Friday, 21 April 2017

Rosencrantz and Guildenstern Are Dead - NT LIve


The only other time I saw Rosencrantz and Guildenstern Are Dead was at the Oxford Playhouse in 2005, a production by English Touring Theatre. I thought it was just wonderful so I was looking forward to seeing it again. For me, it has lost none of it's verve. One critic says Stoppard is "the most intellectually dexterous dramatist of our time" and this, one of his earliest plays, is him practicing the art of wordplay. But is R&G more than verbal acrobatics? Google Books have an extract from Act 1 which includes Guildenstern's speech about the law of probability. If you find this boring, this play is not for you. I found it dazzling.
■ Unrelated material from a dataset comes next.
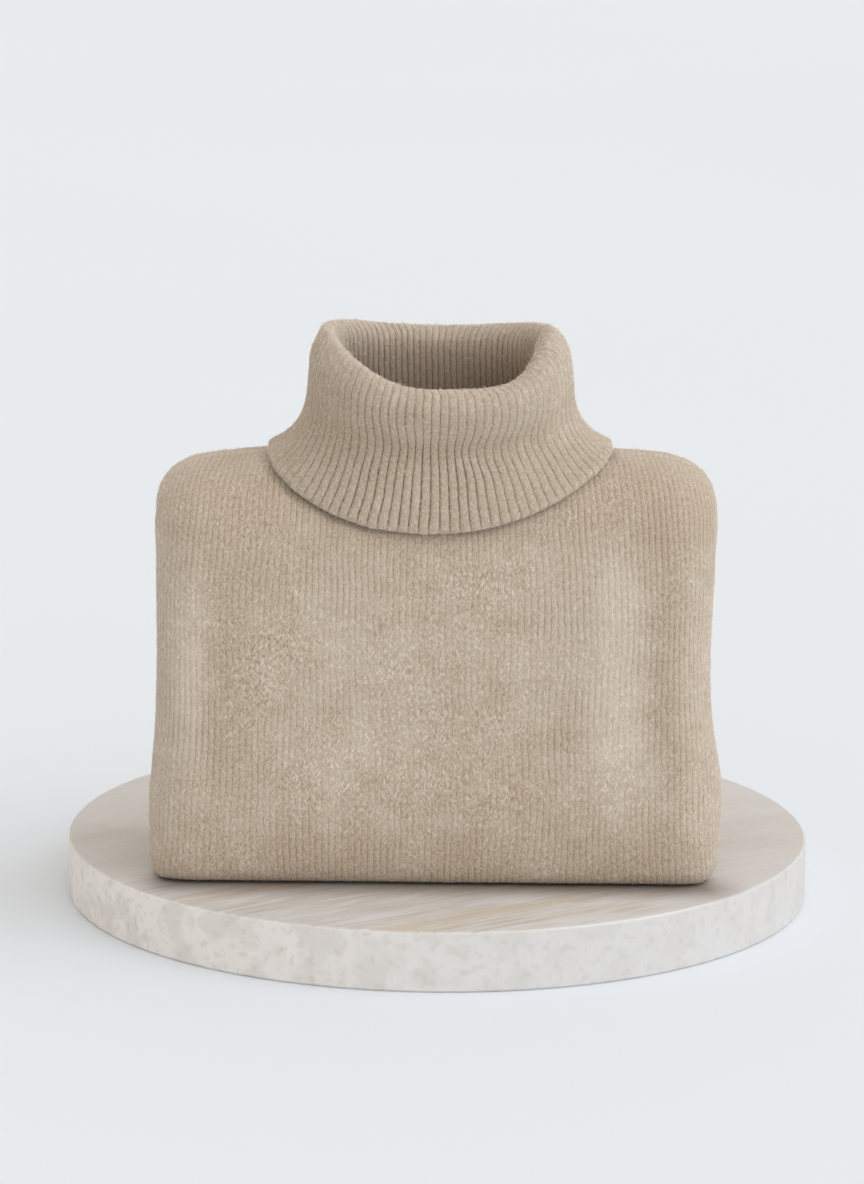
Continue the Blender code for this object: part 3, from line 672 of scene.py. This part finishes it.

I also think it is very funny. I laughed all the way through, chuckling quietly when even the live audience missed a beat. I never thought I would say this, but most of this was down to Daniel Radcliffe as the hopeless Rosencrantz ( or is that Guildenstern? They can never make up their minds although the script is quite clear.) Or is it that Radcliffe gets all the best lines? His dismay at their not having quizzed Hamlet properly is unforgettable. He is the Eric Morecombe to Joshua McGuire's brilliantly verbose Ernie Wise. (I remember McGuire as being one of the best things in the film About Time).

Then there is David Haig as The Player, the leader of the group of "actors" who perform that play in Hamlet. Haig will always be, in our house, associated with the TV comedy The Thin Blue Line as Detective Inspector Grim. Here he revives the same antics, but this time with Stoppard's words. He almost steals the show.

David Levaux has directed with a flourish and his coaching of the two leads pays dividends. I wasn't sure about how he presented the acting of the actual scenes from Hamlet. Luke Mullins as the Prince is like a third division John Neville. But was that on purpose? As R would say "I don't know?"


P.S. The live showing was from The Old Vic where we saw The Liar in 1990 and The Tempest in 2003. A wonderful theatre, even better with the stage projecting into the audience.